File Handling Utilities
These functions allow you to list, read, write, or delete objects on remote storage (S3 for now) and the local Jupyter filesystem. This can be useful for multiple scenarios, e.g., uploading modified ESFs for your data, reading raw data examples for visualization, reading model checkpoints for processing outside RapidFire AI API, etc.
The path
argument for the functions below must be an absolute path as follows:
Amazon S3 bucket: “s3://bucket/prefix”
Local file on Jupyter server: “file:///folder/path”

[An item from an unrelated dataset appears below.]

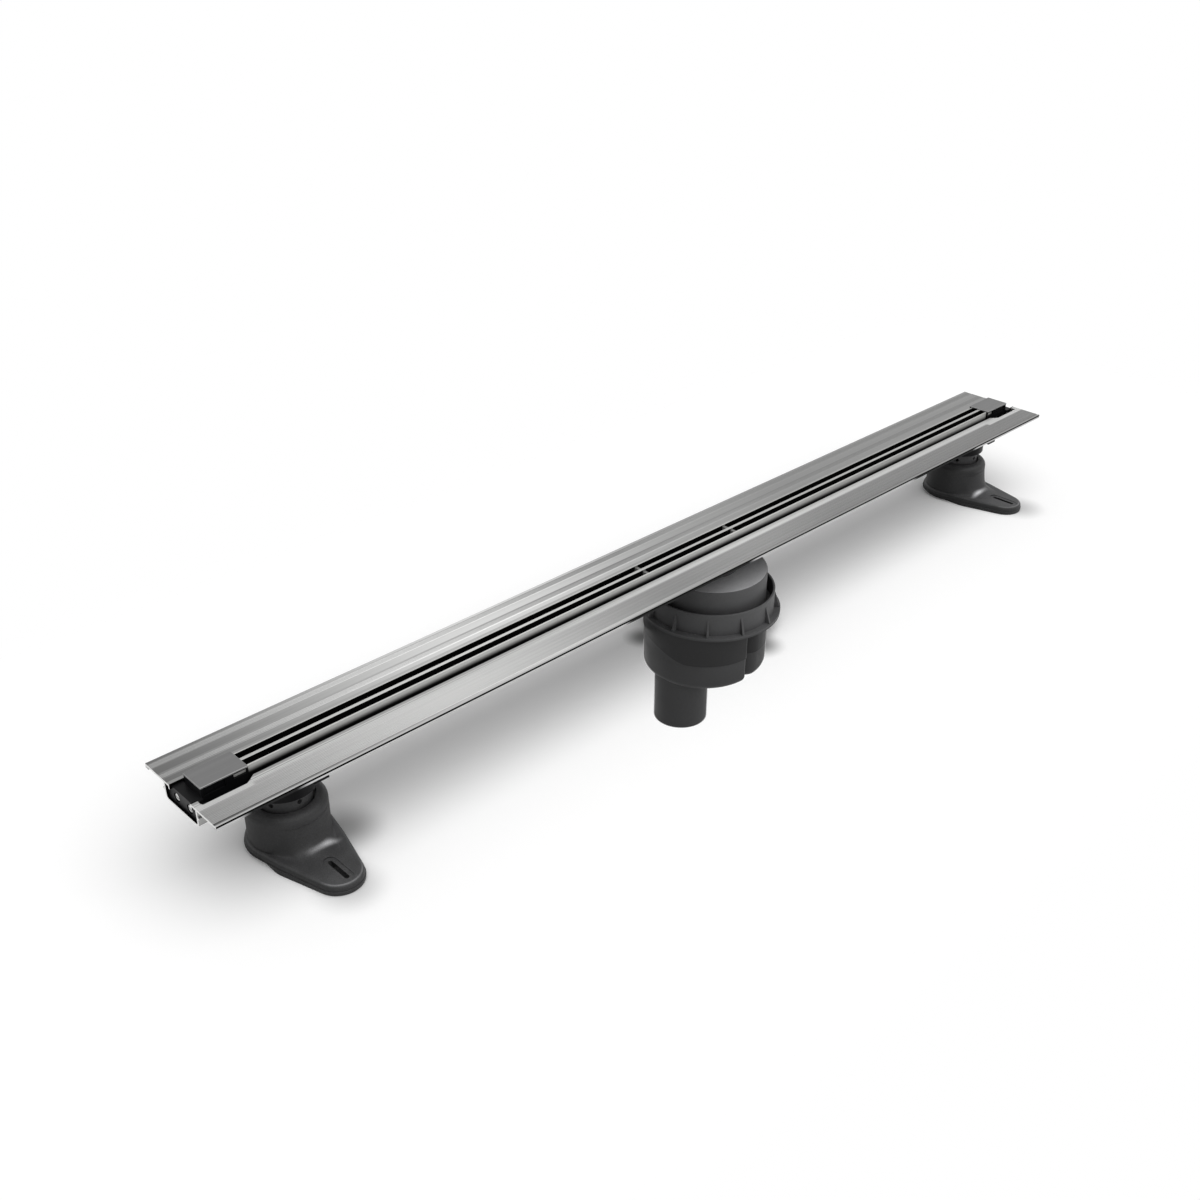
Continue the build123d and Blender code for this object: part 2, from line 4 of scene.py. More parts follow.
import bpy
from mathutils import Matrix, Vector


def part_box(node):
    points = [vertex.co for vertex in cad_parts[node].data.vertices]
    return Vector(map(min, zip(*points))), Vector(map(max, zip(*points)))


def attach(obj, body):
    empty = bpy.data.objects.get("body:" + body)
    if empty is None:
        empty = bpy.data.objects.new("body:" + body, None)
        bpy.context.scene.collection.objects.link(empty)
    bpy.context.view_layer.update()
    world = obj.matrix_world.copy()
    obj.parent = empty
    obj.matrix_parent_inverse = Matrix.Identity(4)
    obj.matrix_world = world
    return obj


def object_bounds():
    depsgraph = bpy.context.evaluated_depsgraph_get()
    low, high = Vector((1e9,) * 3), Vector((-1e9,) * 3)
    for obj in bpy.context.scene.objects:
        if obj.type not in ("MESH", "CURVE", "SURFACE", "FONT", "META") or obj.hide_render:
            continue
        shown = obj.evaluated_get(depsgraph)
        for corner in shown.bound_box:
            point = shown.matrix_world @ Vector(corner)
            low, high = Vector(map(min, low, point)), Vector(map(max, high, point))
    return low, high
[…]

The examples below are taken from the COCO tutorial notebook. We plan to expand this API to support more remote storage options based on feedback.
Get Object
- get_object(path: str) None
- Parameters:
path (str) – The bucket and prefix of object to get from remote storage (for S3) or full path to local file (on Jupyter server)
- Returns:
A byte stream with the object that can be used with any file type specific reader, e.g.,
pandas.read_csv()
- Return type:
BytesIO or None if there was a problem retrieving object
Example:
from rapidfire.util import file_utils
# Obtain the ESF for COCO validation partition and open as DataFrame
dataset_bucket = getenv("DATASET_BUCKET")
valesf = pandas.read_csv(file_utils.get_object(f"s3://{dataset_bucket}/coco/metadata/coco-val.csv"))

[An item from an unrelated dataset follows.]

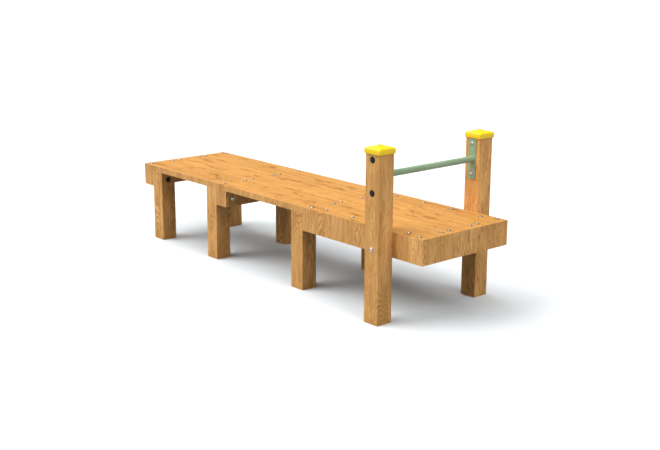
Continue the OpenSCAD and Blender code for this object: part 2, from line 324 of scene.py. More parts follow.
@dataclass(frozen=True)
class TimberStain:
    """Planed softwood with a warm amber stain.

    Upright faces show upright grain with nested growth-ring arches. Lying faces show grain along the
    bench with short dark flecks.
    """

    # Colours of the wood, and the painted light that each kind of face is multiplied by: lying faces
    # darker, upright faces lighter
    pale: Colour = (0.830, 0.460, 0.165)
    plain: Colour = (0.620, 0.315, 0.098)
    late: Colour = (0.400, 0.180, 0.046)
    fleck: Colour = (0.300, 0.112, 0.020)
    lying_painted_shade: Colour = (0.89, 0.82, 0.63)
    upright_painted_light: Colour = (1.15, 1.15, 1.14)
    # How far a normal points up or down where a face begins to count as lying, and where it does
    lying_step: Step = (0.68, 0.74)
    # Broad changes of tone, and how much calmer they are on lying faces
    tone: Mottle = Mottle((5.0, 5.0, 1.2), 1.0, (0.35, 0.70, 0.0, 0.45))
    streaks: Mottle = Mottle((36.0, 36.0, 3.6), 2.0, (0.30, 0.70), 0.6)
    bands: Mottle = Mottle((19.0, 19.0, 1.3), 1.0, (0.50, 0.66, 0.0, 0.30))
    lying_calm: float = 0.55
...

# Obtain an image from COCO validation partition and open as Image
imgfilename = "000000000632.jpg"
image = Image.open(file_utils.get_object(f"s3://{dataset_bucket}/coco/data/val2017/{imgfilename}"))
Put Object
- put_object(path: str, data: BytesIO) None
- Parameters:
path (str) – The bucket and prefix of object to put on remote storage (for S3) or full path to a local filename (on Jupyter server)

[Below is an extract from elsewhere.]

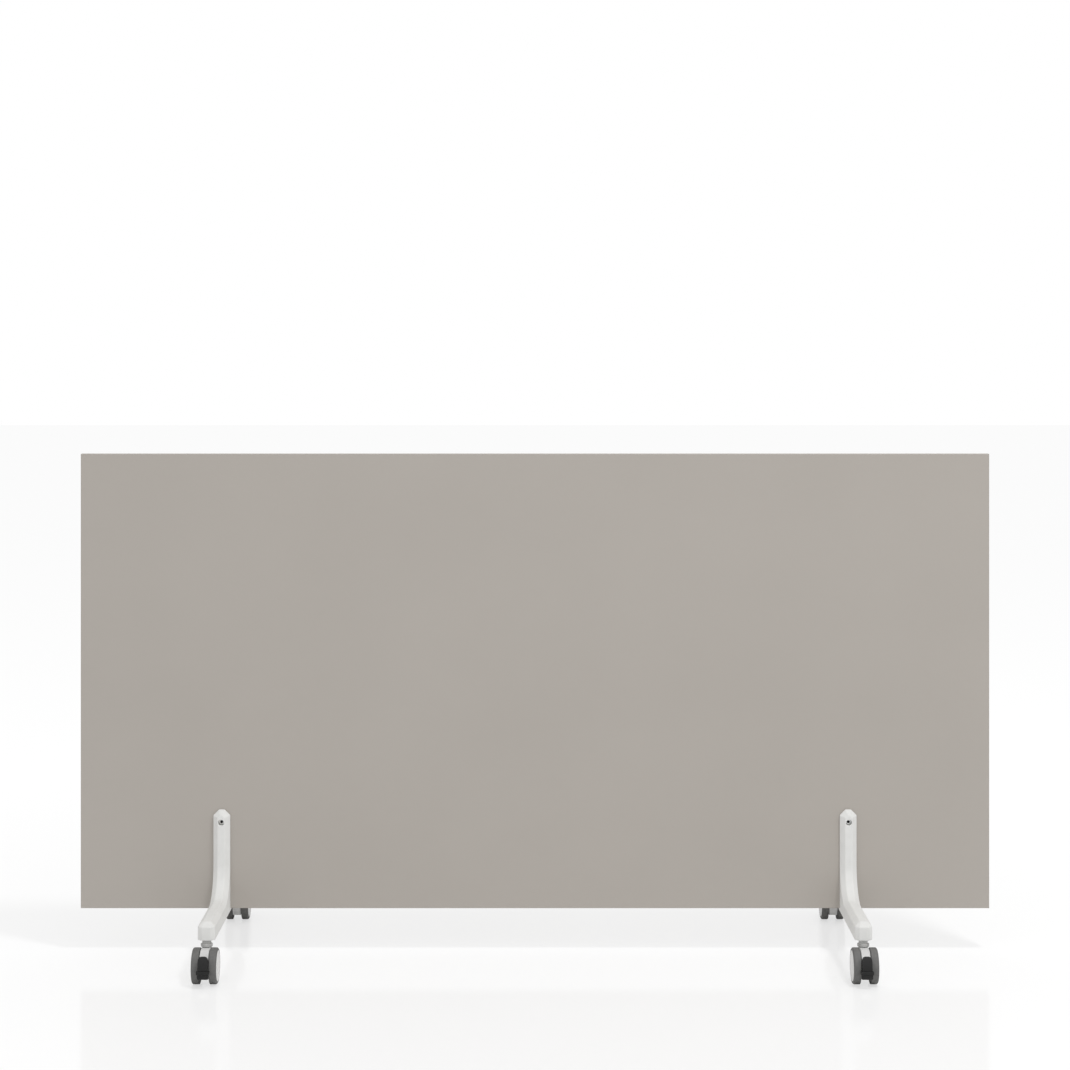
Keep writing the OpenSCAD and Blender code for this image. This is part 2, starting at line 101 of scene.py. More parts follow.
class Shader:
    # the node tree of a material or of the world
    def __init__(self, owner):
        owner.use_nodes = True
        self.owner = owner
        self.tree = owner.node_tree
        self.tree.nodes.clear()

    def node(self, kind, settings=None, inputs=None, output=0):
        made = self.tree.nodes.new(kind)
        for key, value in (settings or {}).items():
            setattr(made, key, value)
        for key, value in (inputs or {}).items():
            if isinstance(value, Signal):
                self.tree.links.new(value.socket, made.inputs[key])
            else:
                made.inputs[key].default_value = value
        return Signal(self, made.outputs[output]) if made.outputs else None

    def noise(self, size, detail=2, stretch=(1, 1, 1)):
        # cloudy noise from 0 to 1, whose blobs are about size metres across, drawn out by stretch
        place = self.node("ShaderNodeTexCoord", output="Object")
        place = self.node("ShaderNodeMapping", inputs={"Vector": place, "Scale": [1 / s for s in stretch]})
        inputs = {"Vector": place, "Scale": 1 / size, "Detail": detail}
        return self.node("ShaderNodeTexNoise", inputs=inputs)

    def levels(self, signal, low, high):
        # spreads the part of a signal between low and high over 0 to 1
        return self.node("ShaderNodeMapRange", inputs={"Value": signal, "From Min": low, "From Max": high})

    def blend(self, share, first, second):
        return share * first + (1 - share) * second

    def mix(self, mask, first, second):
        settings = {"data_type": "RGBA"}
        return self.node("ShaderNodeMix", settings, {0: mask, 6: first, 7: second}, output=2)

    def bump(self, height, depth, below=None):
        inputs = {"Height": height, "Distance": depth, "Strength": 1.0}
        if below is not None:
            inputs["Normal"] = below
        return self.node("ShaderNodeBump", inputs=inputs)

    def surface(self, **sockets):
        named = {key.replace("_", " "): value for key, value in sockets.items()}
        shader = self.node("ShaderNodeBsdfPrincipled", inputs=named)
        self.node("ShaderNodeOutputMaterial", inputs={"Surface": shader})
        return self.owner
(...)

data (BytesIO) – A byte stream of the object to put into file
- Returns:
None
- Return type:
None
Example:
# Write a modified ESF for COCO validation partition read above into a new user bucket location
user_bucket = getenv("USER_BUCKET")
valesfnew = ... # Modify this DataFrame that was read above
# Write DataFrame to BytesIO as CSV and put on remote storage
buffer = io.BytesIO()
valesfnew.to_csv(buffer, index=False)
buffer.seek(0)
file_utils.put_object(f"s3://{user_bucket}/coco/metadata/valesfnew.csv", buffer)
List Objects
- list_objects(path: str) None
- Parameters:
path (str) – The bucket and prefix of source location on remote storage to recursively list objects under it (for S3) or a file system path to begin search under (on Jupyter server)
- Returns:
A list of objects in the specified path or an empty list if the path is None
- Return type:
List [str]
Example:
# Obtain all objects under COCO metadata on S3
coco_metadata_files = file_utils.list_objects(f"s3://{dataset_bucket}/coco/metadata")
Delete Object
- delete_object(path: str) None
- Parameters:
path (str) – The bucket and prefix of object to delete on remote storage (for S3) or full path to local file (on Jupyter server)
- Returns:
None
- Return type:
None
Example:
# Delete the new ESF for COCO validation partition that was written above
user_bucket = getenv("USER_BUCKET")
filename = f"s3://{user_bucket}/coco/metadata/valesfnew.csv"
file_utils.delete_object(filename)
Notes:
Note that you do not have write access to data buckets owned by RapidFire AI, but you are given full read-write access to your user account-specific buckets.